Learning languages is never a snap. Its bloody hard yakka. And all languages have got their cute little pitfalls for foreigners. It not the grammar. Danish has even simpler verbs than English. In fact as my teacher said "We have no future in Danish" (I hope she was talking about the future tense and not making some Igmar Bergmanesque remark about the Danish psyche) The problem with Danish is pronunciation. The idea here is to drop as many sounds from a word as possible with out making it sound like some other word. Thus Hjem (home) is pronounced Jam and Gade (street) is pronounced Gel. Don't ask me why. There are no rules for this sound dumping. Every Danish class we do a little exercise where we cross out all the unused letters in Danish words. You should see those little pencils flash. No wonder Danes are such notoriously bad spellers. And even though I am dutifully watching the Danish version of Playschool everyday, I can't get the sounds right. Its always useful to be able to spell your name in a foreign country. R-O-U-T-L-E-Y. At the moment however I'm completely stonkered by the difference between the oo sound you make for U and the oo sound you make for the Danish y.

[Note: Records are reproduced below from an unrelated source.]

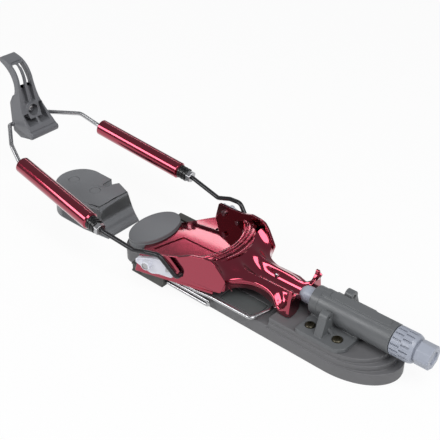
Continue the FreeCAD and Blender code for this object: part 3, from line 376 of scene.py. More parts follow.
def surface(name, tone, metallic, rough, grain, depth, shade=0.08, stretch=(1, 1, 1), spread=0.06, **sockets):
    """A finish from its colour, gloss and grain: grain size and depth in millimetres."""
    existing = bpy.data.materials.get(name)
    if existing:
        return existing
    material = bpy.data.materials.new(name)
    material.use_nodes = True
    tree = material.node_tree
    tree.nodes.clear()
    coords = add(tree, "ShaderNodeTexCoord").outputs["Object"]
    grain_place = add(tree, "ShaderNodeMapping", {"Scale": stretch}, {"Vector": coords})
    fine = add(
        tree, "ShaderNodeTexNoise", {"Scale": 1 / (grain * MM), "Detail": 3.0, "Roughness": 0.6},
        {"Vector": grain_place.outputs["Vector"]},
    )
    # broad, faint patches where hands and boots have polished or soiled the surface
    patch = add(
        tree, "ShaderNodeTexNoise", {"Scale": 1 / (14 * MM), "Detail": 4.0, "Roughness": 0.65},
        {"Vector": coords},
    )
    dark = tuple(channel * (1 - shade) for channel in tone) + (1,)
    light = tuple(min(1, channel * (1 + shade)) for channel in tone) + (1,)
    mixed = add(
        tree, "ShaderNodeMixRGB", {"Color1": dark, "Color2": light}, {"Fac": patch.outputs["Fac"]}
    )
    gloss = add(
        tree, "ShaderNodeMapRange",
        {"From Min": 0.3, "From Max": 0.7, "To Min": max(0.02, rough - spread), "To Max": rough + spread},
        {"Value": patch.outputs["Fac"]},
    )
    relief = add(
        tree, "ShaderNodeBump", {"Strength": 1.0, "Distance": depth * MM}, {"Height": fine.outputs["Fac"]}
    )
    shader = add(
        tree, "ShaderNodeBsdfPrincipled", {"Metallic": metallic, **sockets},
        {"Base Color": mixed.outputs["Color"], "Roughness": gloss.outputs["Result"], "Normal": relief.outputs["Normal"]},
    )
    add(tree, "ShaderNodeOutputMaterial", links={"Surface": shader.outputs["BSDF"]})
    return material


def colours():
    return bpy.context.scene.binding_colours


def sizes():
    return bpy.context.scene.binding_sizes


def size(name):
    """One of the panel's sizes, in millimetres."""
    return getattr(sizes(), name) / MM


def finish(name):
    """The finish of that name, made the first time it is asked for."""
    tone = colours()
    if name == "anodised_aluminium_red":
        # polished aluminium dyed red: a coloured metal mirror under its clear sealed oxide layer
        return surface(
            name, tone.red, 1.0, 0.13, 4.0, 0.0, shade=0.03, spread=0.02,
            **{"Coat Weight": 1.0, "Coat Roughness": 0.05},
        )
    if name == "glass_filled_nylon_base":
        # moulded nylon with glass fibre: a fine spark-eroded grain, drawn at 0.5 mm so that it shows
        return surface(name, tone.base, 0.0, 0.48, 0.5, 0.03, IOR=1.53)
    if name == "smooth_acetal_pad":
        # a smooth moulded top with a soft sheen and hardly any grain
        return surface(name, tone.pad, 0.0, 0.42, 0.6, 0.012, shade=0.04, IOR=1.48)
    if name == "satin_cast_housing":
        # an enamelled casting: satin, with slight orange peel
        return surface(name, tone.housing, 0.0, 0.36, 0.8, 0.022, shade=0.06, IOR=1.5)
    if name == "glass_filled_nylon_lever":
        # the same moulded nylon, rubbed a little smoother by gloves
        return surface(name, tone.lever, 0.0, 0.42, 0.45, 0.028, shade=0.1, IOR=1.53)
    if name == "dark_nylon_rail":
        # dark moulded nylon with a matt grain
        return surface(name, tone.rails, 0.0, 0.5, 0.5, 0.03, IOR=1.53)
    if name == "light_acetal_knob":
        # pale turned acetal: faint tool marks round the axis, waxy gloss
        return surface(name, tone.knob, 0.0, 0.33, 0.7, 0.012, shade=0.05, stretch=(3, 0.5, 0.5), IOR=1.48)
    if name == "bead_blasted_casting":
        # bright bead-blasted zinc casting: a sparkling, almost white metal
        return surface(name, tone.casting, 0.2, 0.36, 0.4, 0.0, shade=0.02)
    if name == "polished_stainless_steel":
        # drawn stainless wire and polished nuts: sharp highlights
        return surface(name, tone.steel, 1.0, 0.28, 0.5, 0.0, shade=0.05, spread=0.03)
    if name == "black_oxide_steel":
        # blackened steel rod under oil: dark, with a crisp highlight
        return surface(name, tone.black, 0.7, 0.28, 0.6, 0.0, shade=0.2, spread=0.03)
    if name == "spring_steel":
        # oiled spring wire: a dark, satin metal
        return surface(name, linear("#6D6D70"), 1.0, 0.32, 0.5, 0.008, shade=0.15)
    if name == "zinc_flake_screw":
        # dark yellowish zinc plating
        return surface(name, linear("#4A463A"), 0.8, 0.36, 0.4, 0.01, shade=0.25)
    if name == "turned_brass":
        # turned brass with fine tool marks
        return surface(name, linear("#B08D4A"), 1.0, 0.28, 0.5, 0.01, stretch=(4, 0.5, 0.5))
    if name == "black_acetal_cap":
        # black moulded end caps with a fair gloss
        return surface(name, linear("#151516"), 0.0, 0.25, 0.5, 0.01, shade=0.3, IOR=1.48)
    if name == "rubber_panel_painted_sheen":
        # a dark, slightly glossy rubber sheet in the deck's recess; the black rubber is coloured mid-grey, a painted
        # sheen
        return surface(name, linear("#565A5A"), 0.0, 0.32, 0.8, 0.006, shade=0.15, IOR=1.5)
    raise ValueError(f"there is no finish named {name}")


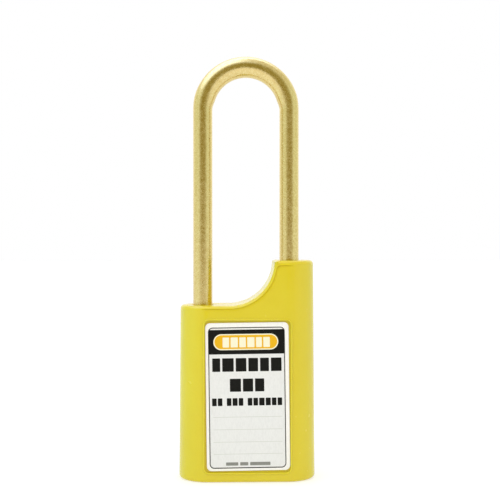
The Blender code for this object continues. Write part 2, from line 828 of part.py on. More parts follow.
def make_chamber_cover():
    """The plate that closes the chamber, and its two screws."""
    margin = 0.1
    plate = rounded_rectangle(
        CORE_LEFT + margin, CORE_RIGHT - margin, CORE_FRONT_STEP + 0.2, CORE_TOP - margin, 1.0, steps=2
    )
    face = -CORE_HALF_DEPTH
    cover = prism("chamber_cover", plate, "Y", face, CHAMBER_FRONT - 0.15, "steel")
    head_outer, head_inner, tip = -7.65, -7.15, -3.0
    head_radius = 1.7
    for side, centre in CHAMBER_SCREWS.items():
        hole = CHAMBER_SCREW_THREAD + 0.25
        bore = head_radius + COVER_GAP
        outside = face - CUT_OVERRUN
        cut(
            cover,
            rod(f"plate_hole_{side}", centre, hole, "Y", outside, CHAMBER_FRONT + CUT_OVERRUN),
            rod(f"plate_counterbore_{side}", centre, bore, "Y", outside, head_inner + 0.1),
        )
        name = f"chamber_screw_{side}"
        screw(name, centre, "Y", head_outer, head_inner, tip, head_radius, CHAMBER_SCREW_THREAD)


def make_core_screw():
    """The screw from the back that holds the core in the body."""
    head_outer, head_inner, tip = 9.35, 8.7, 2.6
    head_radius = 2.3
    screw("core_screw", CORE_SCREW, "Y", head_outer, head_inner, tip, head_radius, CORE_SCREW_THREAD)


def main():
    clear_scene()
    make_body_shell()
    make_bottom_cover()
    make_labels()
    hang_on(pivot("shackle_lift_axis", HEEL_X), make_shackle())
    make_shackle_spring()
    make_heel_pin()
    make_lock_core()
    make_spine_cap()
    make_plug_clip()
    turning = [make_plug(), *make_pins(), *make_cam()]
    hang_on(pivot("key_turn_axis", PLUG_X), *turning)
    make_latch()
    make_latch_rivet()
    make_chamber_cover()
    make_core_screw()


main()
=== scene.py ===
"""Looks of the safety padlock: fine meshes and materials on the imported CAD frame.

Lengths are in metres, except where a comment says millimetres.
"""

import json
import math

import bmesh
import bpy
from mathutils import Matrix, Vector


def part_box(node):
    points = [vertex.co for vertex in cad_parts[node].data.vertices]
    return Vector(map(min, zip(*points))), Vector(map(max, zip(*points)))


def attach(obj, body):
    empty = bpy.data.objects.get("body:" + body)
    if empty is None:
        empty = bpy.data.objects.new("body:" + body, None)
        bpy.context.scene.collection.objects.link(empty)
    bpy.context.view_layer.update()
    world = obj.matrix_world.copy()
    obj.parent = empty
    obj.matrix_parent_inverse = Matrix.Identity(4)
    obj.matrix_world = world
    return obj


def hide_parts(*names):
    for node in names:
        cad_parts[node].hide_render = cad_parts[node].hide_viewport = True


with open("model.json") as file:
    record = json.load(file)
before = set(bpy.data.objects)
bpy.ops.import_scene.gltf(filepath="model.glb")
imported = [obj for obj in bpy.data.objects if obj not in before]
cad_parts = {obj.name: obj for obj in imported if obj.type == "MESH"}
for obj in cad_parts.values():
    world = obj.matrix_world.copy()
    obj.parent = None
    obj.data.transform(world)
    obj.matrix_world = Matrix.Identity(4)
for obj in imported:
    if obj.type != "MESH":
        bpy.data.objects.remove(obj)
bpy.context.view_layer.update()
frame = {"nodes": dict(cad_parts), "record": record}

MM = 0.001
NODES = frame["nodes"]
MOUNTS = {mount["name"]: Vector(mount["pos_m"]) for mount in frame["record"]["mounts"]}

# ---------------------------------------------------------------- sizes taken from the frame
_, SHELL_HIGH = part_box("body_shell")
SHACKLE_LOW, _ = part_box("shackle")
COVER_LOW, COVER_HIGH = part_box("bottom_cover")
CORE_LOW, CORE_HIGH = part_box("lock_core")
LABEL_LOW, LABEL_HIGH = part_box("label_front")
PLUG_LOW, PLUG_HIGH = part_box("cylinder_plug")
HEEL_PIN_LOW, HEEL_PIN_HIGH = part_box("heel_pin")
CORE_SCREW_LOW, CORE_SCREW_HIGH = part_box("core_screw")
_, LATCH_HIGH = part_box("spring_latch")

HALF_WIDTH = SHELL_HIGH.x
HALF_DEPTH = SHELL_HIGH.y
HIGH_SHOULDER = SHELL_HIGH.z
LOW_SHOULDER = MOUNTS["low_shoulder"].z
STEP_RADIUS = HIGH_SHOULDER - LOW_SHOULDER
HEEL_TIP = SHACKLE_LOW.z
RECESS_HEIGHT = (LABEL_LOW.z + LABEL_HIGH.z) / 2
LABEL_FACE = -LABEL_LOW.y
CARD_THICKNESS = LABEL_HIGH.y - LABEL_LOW.y

# ---------------------------------------------------------------- sizes beyond the frame's boxes
HALF_WIDTH_TOP = HALF_WIDTH - 0.58 * MM
STEP_WALL_X = 8.6 * MM
STEP_CENTRE_X = STEP_WALL_X - STEP_RADIUS
STEP_FACETS = 56
BODY_CORNER = 9.5 * MM
EDGE_ROUNDING = 1.2 * MM

COVER_CORNER = BODY_CORNER - 1.9 * MM
COVER_GAP = 0.2 * MM
CORE_GAP = 0.3 * MM
CORE_CORNER = 0.9 * MM
WINDOW_HALF_WIDTH = 2.6 * MM
WINDOW_LOW, WINDOW_HIGH = 47.8 * MM, 50.1 * MM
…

The only difference seems to be that you look more like a chimpanzee pronouncing u.

And while most languages will cope with a few variations in pronunciation, in Danish you've got to be precisely correct otherwise all you get are blank looks. (and weird sandwiches. The word for chicken here is very like the word for kitten) At first I thought this was something to do with the fact that Danes almost never talk to foreigners in Danish. There are only five million of them and being a considerate folk, they don't see why you should have to learn such a minor language to talk to them. They learn yours instead. But now I discover that I've stumbled into the middle of a centuries old language war.

The weird thing about Europeans is that while they hate racism and usually polite to foreigners, they really hate the appalling oinks in the next village. Its a kind of Sydney - Melbourne thing on a much smaller scale.

So in Denmark the rural Jutlanders and the urban Copenhageners make a big show of not being able to understand each others version of Danish even to the extent of subtitling each other on TV. The implication here is that each speaks Danish too brutally for civilised ears to understand.

I ask you in this sort of environment want short of hope does someone who speaks Danish with a Strine accent have.

One solution was suggested to me by a some genius of a Yugoslav in class. He said that you could only really pronounce Danish properly if you were drinking beer while talking it. See if you have any word with a t or a d at the end, you're supposed to make this gargling choking sound as in Head Hovdet+ hov gargle gargle. My observations of Danes who are keen beer drinkers, (5 million bottles of Carlsberg a day in a country of five million people and that's only one brewery) support this theory. I plan to examine the method more closely. Who knows, learning Danish may have its consolations even if I never manage to master it.